I watched the Cosmos out of the corner of my eye. They were the brash, international soccer team led by the Brazilian star, Pele. The Cosmos’ brief run of success from 1975 to 1984 is chronicled in the new documentary, Once in a Lifetime, now showing at the Angelika Film Center. This is no puff piece. Directors Paul Crowder and John Dower celebrate and expose Warner Communications’ grand plan to bring soccer to the notoriously uninterested American sports fan. It almost worked.

Starting out as a semi-pro club that played on a choppy Randall’s Island field, the Cosmos’ original fan base was less than a thousand diehards. But thanks to Warner’s corporate deep pockets, the Cosmos (or Cosmopolitans, named after the Mets’ Metropolitans) would become a fleeting phenomenon in a decade known for fads.

Once Pele came out of retirement to spark both the Cosmos and the nascent North American Soccer League, and the Cosmos moved to Giant Stadium in 1977, the US soccer boom flowered. The team recruited other international stars – Italy’s Giorgio Chinaglia, Germany’s Franz Beckenbauer, Brazil’s Carlos Alberto. Money was no object. At one point, there were 14 different nationalities on the Cosmos’ roster. Soon, 80,000 fans were packing the stadium, tailgating like it was a Giants game.

The era is captured with fuzzy clips and many interviews, from Cosmos boosters Neshui and Ahmet Ertegun (the Turkish founders of Atlantic Records) to former players (Chinaglia, Shep Messing, Randy Horton) to soccer pundits (David Hirshey, Phil Mushnick, Lawrie Mifflin). Pele, dribbling like a sleight-of-foot magician, scores his share of goals. Life with the Cosmos, the doc maintains, was nothin’ but a party

Chinaglia takes center stage as the team’s bad guy and perhaps the ultimate cause of its inevitable downfall. He battled with Pele and won support of the higher ups. After Pele’s final retirement in 1977, Chinaglia and his cronies won control of the team, which is described as the lunatics taking over the asylum.

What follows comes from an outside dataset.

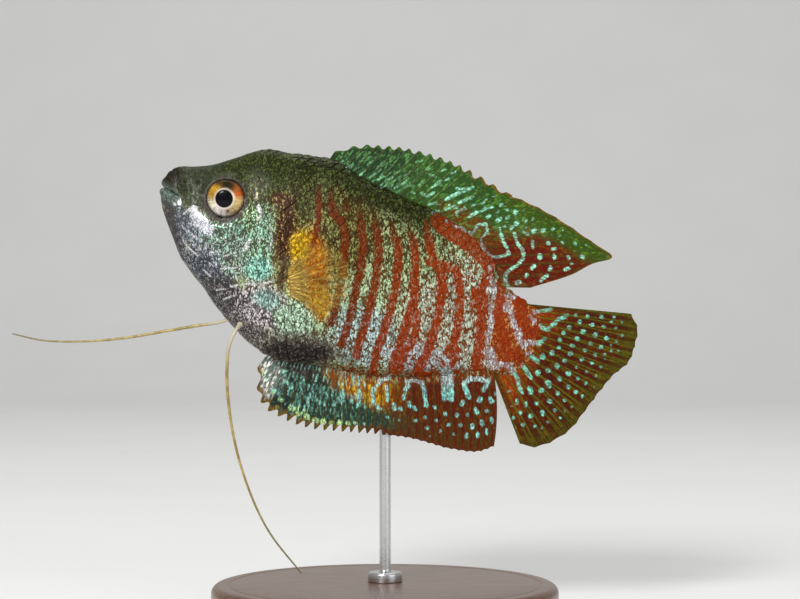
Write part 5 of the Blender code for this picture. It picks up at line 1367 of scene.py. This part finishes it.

In actuality, the Cosmos only got better under Chinaglia’s leadership, winning the NASL title five times. Mindless expansion (to 24 teams) and dilution of the product drove the league to ruin. Within months in 1984, the Cosmos dissolved and the NASL disbanded. What began with so much promise ended swiftly and suddenly.

What did the Cosmos accomplish? According to the film, the US has become a regular competitor in the World Cup. Today, all across American, soccer moms in minivans escort their kids to games. There’s the Major Soccer League (MSL). But really, soccer came and went in the national consciousness like a phantom. Just like the ’70s.